The regulator said the settlement, which includes a $20 million fine and $5 million to reimburse customers, is the second largest fine it has ever levied. The largest, a $50 million penalty against Credit Suisse First Boston Corp. over allegedly inflated commissions for hot initial public offerings, came in 2002.

According to the Tuesday settlement, MetLife sometimes overstated the cost of a customer's existing variable annuity contract, which in some instances increased a customer's cost by 2% annually.
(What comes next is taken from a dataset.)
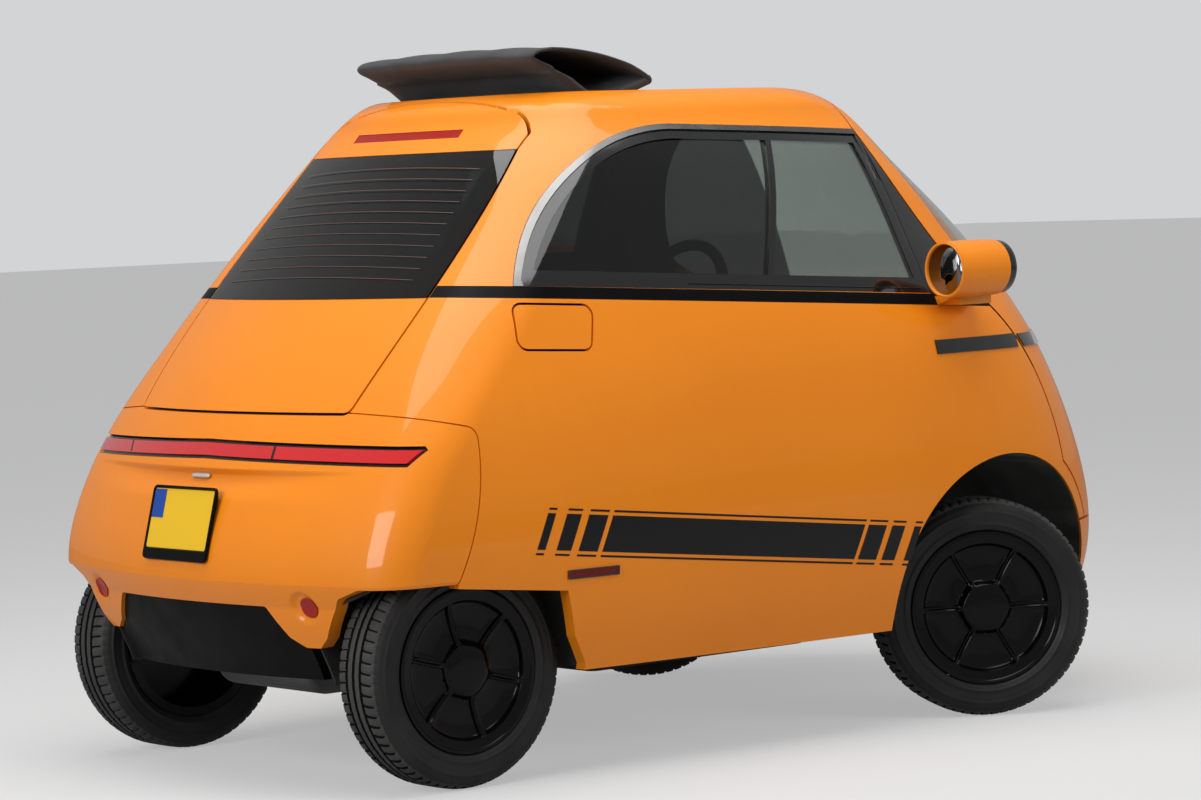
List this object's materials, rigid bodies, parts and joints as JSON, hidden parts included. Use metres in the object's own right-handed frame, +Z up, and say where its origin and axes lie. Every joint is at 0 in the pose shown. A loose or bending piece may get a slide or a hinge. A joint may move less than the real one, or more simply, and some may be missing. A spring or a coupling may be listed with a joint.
{
  "type": "microcar",
  "caption": "Rounded two-seat electric microcar with a front-opening door, rear hatch, exposed wheels, arched side windows and an open folding fabric roof.",
  "frame": {"origin": "on the ground under the middle of the overall box: half way between nose and tail and on the car's centre plane", "axes": "+X forwards along the car, +Y to its left, +Z up"},
  "size_m": [2.4942, 1.618, 1.5823],
  "materials": {
    "orange_paint": "gloss",
    "black_plastic": "satin",
    "gloss_black": "gloss",
    "satin_alloy": "satin",
    "alloy_wheels": "satin",
    "glazing": "gloss",
    "lamp_white": "gloss",
    "lamp_red": "gloss",
    "plate_white": "satin",
    "mirror_face": "gloss",
    "frame_steel": "satin",
    "motor_case": "satin",
    "tyre_rubber": "satin",
    "seat_cloth": "matte",
    "soft_roof": "matte",
    "wheel_grip": "satin"
  },
  "bodies": {
    "body": {"side_panel_right": "orange_paint", "side_panel_left": "orange_paint", "charge_socket": "black_plastic", "belt_trim": "black_plastic", "front_pillars": "gloss_black", "roof_frame": "orange_paint", "arch_trim": "satin_alloy", "window_frames": "gloss_black", "side_glass": "glazing", "handle_strips": "gloss_black", "front_bumper": "orange_paint", "rear_bumper": "orange_paint", "tail_lamp_housing": "gloss_black", "tail_lamp_lens": "lamp_red", "diffuser": "black_plastic", "reflectors": "lamp_red", "side_markers": "black_plastic", "number_plate": "plate_white", "pods": "orange_paint", "mirror_glasses": "mirror_face", "headlamps": "lamp_white", "door_hinge": "frame_steel", "floor_pan": "frame_steel", "front_liners": "black_plastic", "rear_liners": "black_plastic", "battery_box": "frame_steel", "drive_motor": "motor_case", "rear_arms": "frame_steel", "front_arms": "frame_steel", "seat_cushion": "seat_cloth", "seat_back": "seat_cloth", "steering_column": "black_plastic", "folded_roof": "soft_roof", "hatch_seal": "black_plastic"},
    "front_door": {"front_door": "orange_paint", "windscreen": "glazing", "front_light_bar": "lamp_white", "hinge_strap": "frame_steel"},
    "rear_hatch": {"rear_hatch": "orange_paint", "rear_glass": "glazing", "brake_lamp": "lamp_red"},
    "charge_flap": {"charge_flap": "orange_paint"},
    "knuckle_right": {"knuckle_right": "frame_steel"},
    "knuckle_left": {"knuckle_left": "frame_steel"},
    "front_right_wheel": {"wheel_front_right": "alloy_wheels", "tyre_front_right": "tyre_rubber"},
    "front_left_wheel": {"wheel_front_left": "alloy_wheels", "tyre_front_left": "tyre_rubber"},
    "rear_right_wheel": {"wheel_rear_right": "alloy_wheels", "tyre_rear_right": "tyre_rubber"},
    "rear_left_wheel": {"wheel_rear_left": "alloy_wheels", "tyre_rear_left": "tyre_rubber"},
    "steering_wheel": {"steering_wheel": "wheel_grip"}
  },
  "joints": [
    {"name": "front_door_hinge", "type": "hinge", "parent": "body", "child": "front_door", "pos_m": [0.64, 0.718, 0.796], "axis": [0, 0, 1], "range_deg": [0, 80]},
    {"name": "rear_hatch_hinge", "type": "hinge", "parent": "body", "child": "rear_hatch", "pos_m": [-0.495, 0, 1.462], "axis": [0, 1, 0], "range_deg": [0, 65]},
    {"name": "charge_flap_hinge", "type": "hinge", "parent": "body", "child": "charge_flap", "pos_m": [-0.5555, -0.6355, 0.9685], "axis": [0.3219, 0.2414, 0.9155], "range_deg": [0, 100]},
    {"name": "steering_right", "type": "hinge", "parent": "body", "child": "knuckle_right", "pos_m": [0.5835, -0.6048, 0.253], "axis": [0, 0, 1], "range_deg": [-6, 64]},
    {"name": "steering_left", "type": "hinge", "parent": "body", "child": "knuckle_left", "pos_m": [0.5835, 0.6048, 0.253], "axis": [0, 0, 1], "range_deg": [-6, 64]},
    {"name": "wheel_spin_front_right", "type": "hinge", "parent": "knuckle_right", "child": "front_right_wheel", "pos_m": [0.56896, -0.63104, 0.253], "axis": [0.4848, 0.8746, 0], "continuous": true},
    {"name": "wheel_spin_front_left", "type": "hinge", "parent": "knuckle_left", "child": "front_left_wheel", "pos_m": [0.59804, 0.63104, 0.253], "axis": [0.4848, 0.8746, 0], "continuous": true},
    {"name": "wheel_spin_rear_right", "type": "hinge", "parent": "body", "child": "rear_right_wheel", "pos_m": [-0.896, -0.525, 0.253], "axis": [0, 1, 0], "continuous": true},
    {"name": "wheel_spin_rear_left", "type": "hinge", "parent": "body", "child": "rear_left_wheel", "pos_m": [-0.896, 0.525, 0.253], "axis": [0, 1, 0], "continuous": true},
    {"name": "steering_wheel_turn", "type": "hinge", "parent": "body", "child": "steering_wheel", "pos_m": [0.43, 0.27, 0.95], "axis": [-0.9063, 0, 0.4226], "range_deg": [-80, 840]}
  ],
  "couplings": [
    {"joint": "steering_left", "follows": "steering_right", "ratio": 1},
    {"joint": "steering_wheel_turn", "follows": "steering_right", "ratio": 13}
  ]
}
The firm also sometimes failed to tell customers a proposed replacement would reduce or eliminate features of their existing variable annuity, Finra said.
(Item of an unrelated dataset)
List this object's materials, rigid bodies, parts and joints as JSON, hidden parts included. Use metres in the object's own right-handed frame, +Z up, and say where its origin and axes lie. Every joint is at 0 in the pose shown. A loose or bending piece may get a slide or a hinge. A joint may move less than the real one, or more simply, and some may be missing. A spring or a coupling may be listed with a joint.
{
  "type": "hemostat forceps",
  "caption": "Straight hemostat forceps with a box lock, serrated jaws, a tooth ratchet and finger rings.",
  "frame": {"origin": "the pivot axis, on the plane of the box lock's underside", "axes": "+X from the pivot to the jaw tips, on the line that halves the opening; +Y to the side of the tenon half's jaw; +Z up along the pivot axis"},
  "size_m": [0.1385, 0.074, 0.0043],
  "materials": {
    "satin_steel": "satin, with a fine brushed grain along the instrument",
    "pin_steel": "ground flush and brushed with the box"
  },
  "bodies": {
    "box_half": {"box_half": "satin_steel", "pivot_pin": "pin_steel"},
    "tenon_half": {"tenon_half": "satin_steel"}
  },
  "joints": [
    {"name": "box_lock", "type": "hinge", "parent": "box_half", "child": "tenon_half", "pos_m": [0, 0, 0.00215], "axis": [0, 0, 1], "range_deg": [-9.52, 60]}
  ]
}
"Variable annuities are complex and expensive products that are routinely pitched to vulnerable investors as a key component of their retirement planning," Finra enforcement chief Brad Bennett said. "Firms engaging in this business must ensure that the information on the costs and benefits of these products provided to customers is accurate."
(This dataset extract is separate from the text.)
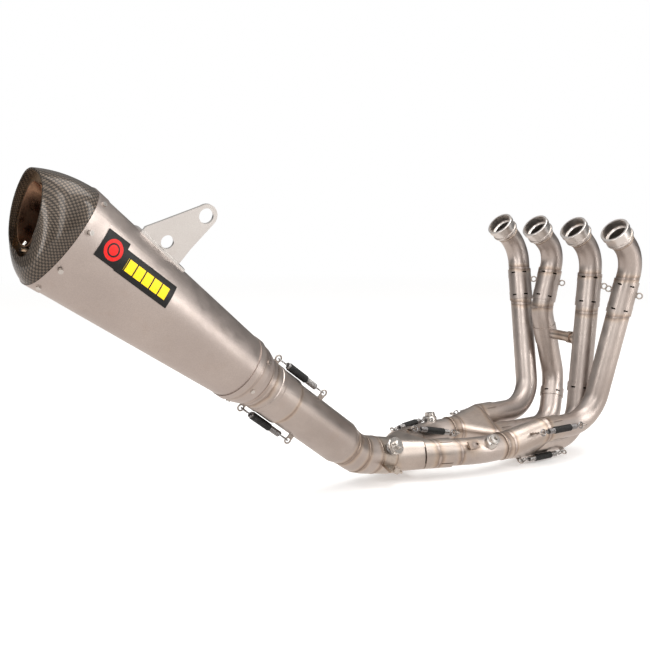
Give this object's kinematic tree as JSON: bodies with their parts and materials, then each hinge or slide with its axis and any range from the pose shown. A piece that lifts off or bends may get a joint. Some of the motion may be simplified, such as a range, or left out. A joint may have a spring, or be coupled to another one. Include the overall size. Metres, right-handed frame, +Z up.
{
  "type": "racing exhaust system",
  "caption": "Four-into-two-into-one motorcycle race exhaust: slip-fit headers, balance tube, collectors, exhaust valve, link pipe and conical silencer with a carbon end cap.",
  "frame": {"origin": "centre of the mouth of head socket 1, the left-hand port", "axes": "+X to the front of the motorcycle, +Y to its left, +Z up; the ports stand in a row along -Y and the silencer rises towards -X"},
  "size_m": [1.0188, 0.309, 0.4704],
  "materials": {
    "socket_turned": "bright turned rings",
    "header_titanium": "fine brushed, warm grey with straw heat tint at the welds",
    "collector_titanium": "fine brushed with straw and brown heat tint",
    "hook_steel": "drawn wire with tinted weld",
    "spring_steel": "drawn wire",
    "spring_rubber": "matt black",
    "boss_steel": "machined",
    "valve_cast": "machined, light heat tint",
    "valve_machined": "machined",
    "link_titanium": "fine brushed, warm grey",
    "silencer_titanium": "fine blasted satin, warm grey",
    "core_steel": "heat-tinted copper brown",
    "packing_wool": "coarse mineral wool",
    "carbon_cap": "clear-coated carbon weave",
    "badge_black": null
  },
  "bodies": {
    "manifold": {"collector_left": "collector_titanium", "collector_right": "collector_titanium", "secondary_left": "header_titanium", "secondary_right": "header_titanium", "lambda_bosses": "boss_steel", "lambda_plugs": "boss_steel", "secondary_tab": "header_titanium", "spring_hooks": "hook_steel", "spring_sleeves": "spring_rubber", "header_spring_outer_left": "spring_steel", "header_springs_inner": "spring_steel", "header_spring_outer_right": "spring_steel", "link_springs": "spring_steel", "link_collector": "collector_titanium", "valve_housing": "valve_cast", "valve_bracket": "valve_cast", "valve_return_spring": "spring_steel", "link_pipe": "link_titanium", "silencer_springs": "spring_steel", "silencer_spring_sleeves": "spring_rubber"},
    "header_outer_left": {"head_socket_1": "socket_turned", "header_tube_1": "header_titanium", "header_coupling_1": "header_titanium", "header_hooks_outer_left": "hook_steel"},
    "headers_inner": {"head_socket_2": "socket_turned", "head_socket_3": "socket_turned", "header_tube_2": "header_titanium", "header_tube_3": "header_titanium", "header_couplings_inner": "header_titanium", "header_hooks_inner": "hook_steel", "balance_tube": "header_titanium", "balance_sleeve": "header_titanium", "balance_saddles": "header_titanium"},
    "header_outer_right": {"head_socket_4": "socket_turned", "header_tube_4": "header_titanium", "header_coupling_4": "header_titanium", "header_hooks_outer_right": "hook_steel"},
    "valve": {"valve_shaft": "valve_machined", "valve_flap": "valve_machined", "valve_screws": "boss_steel", "valve_pulley": "valve_machined"},
    "silencer": {"silencer_slip_sleeve": "link_titanium", "silencer_inlet_cone": "silencer_titanium", "silencer_sleeve": "silencer_titanium", "silencer_core": "core_steel", "silencer_packing": "packing_wool", "silencer_outlet_tube": "core_steel", "silencer_end_cap": "carbon_cap", "silencer_outlet_plate": "core_steel", "silencer_outlet_band": "silencer_titanium", "silencer_inlet_band": "silencer_titanium", "silencer_rivets": "boss_steel", "silencer_badge": "badge_black", "silencer_hanger": "silencer_titanium", "silencer_cap_screws": "boss_steel", "silencer_hooks": "hook_steel"}
  },
  "joints": [
    {"name": "header_slip_outer_left", "type": "slide", "parent": "manifold", "child": "header_outer_left", "axis": [1, 0, 0], "range_m": [0, 0.006], "deforming": ["header_spring_outer_left"]},
    {"name": "header_slip_inner", "type": "slide", "parent": "manifold", "child": "headers_inner", "axis": [1, 0, 0], "range_m": [0, 0.006], "deforming": ["header_springs_inner"]},
    {"name": "header_slip_outer_right", "type": "slide", "parent": "manifold", "child": "header_outer_right", "axis": [1, 0, 0], "range_m": [0, 0.006], "deforming": ["header_spring_outer_right"]},
    {"name": "valve_turn", "type": "hinge", "parent": "manifold", "child": "valve", "pos_m": [-0.38799, -0.15197, -0.33596], "axis": [0.2163, -0.8278, 0.5176], "range_deg": [0, 80], "deforming": ["valve_return_spring"]},
    {"name": "silencer_turn", "type": "hinge", "parent": "manifold", "child": "silencer", "pos_m": [-0.433, -0.1575, -0.326], "axis": [-0.7984, -0.0839, 0.5962], "range_deg": [-6, 6], "deforming": ["silencer_springs", "silencer_spring_sleeves"]}
  ]
}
MetLife sold at least $3 billion in variable annuities between 2009 and 2014, and made $152 million in commissions off the products, Finra said. It didn't have an "adequate supervisory structure" that made sure brokers had accurate information about the replacement products, the regulator said.

Before recommending a customer replace a variable annuity, brokers are required to make sure the recommendation is suitable for the customer and compare it with the customer's existing contracts.

In November, MetLife had warned it may face a "significant fine" from Finra over the issue. The insurer is in the process of selling its retail business, including MetLife Securities, as part of a larger effort to slim down and respond to a shifting regulatory environment.

A new rule from the Labor Department requires advisers working with retirement accounts to act as fiduciaries, putting their clients' interest first.

Write to Aruna Viswanatha at Aruna.Viswanatha@wsj.com

 

(END) Dow Jones Newswires

May 03, 2016 10:51 ET (14:51 GMT)

Copyright (c) 2016 Dow Jones & Company, Inc.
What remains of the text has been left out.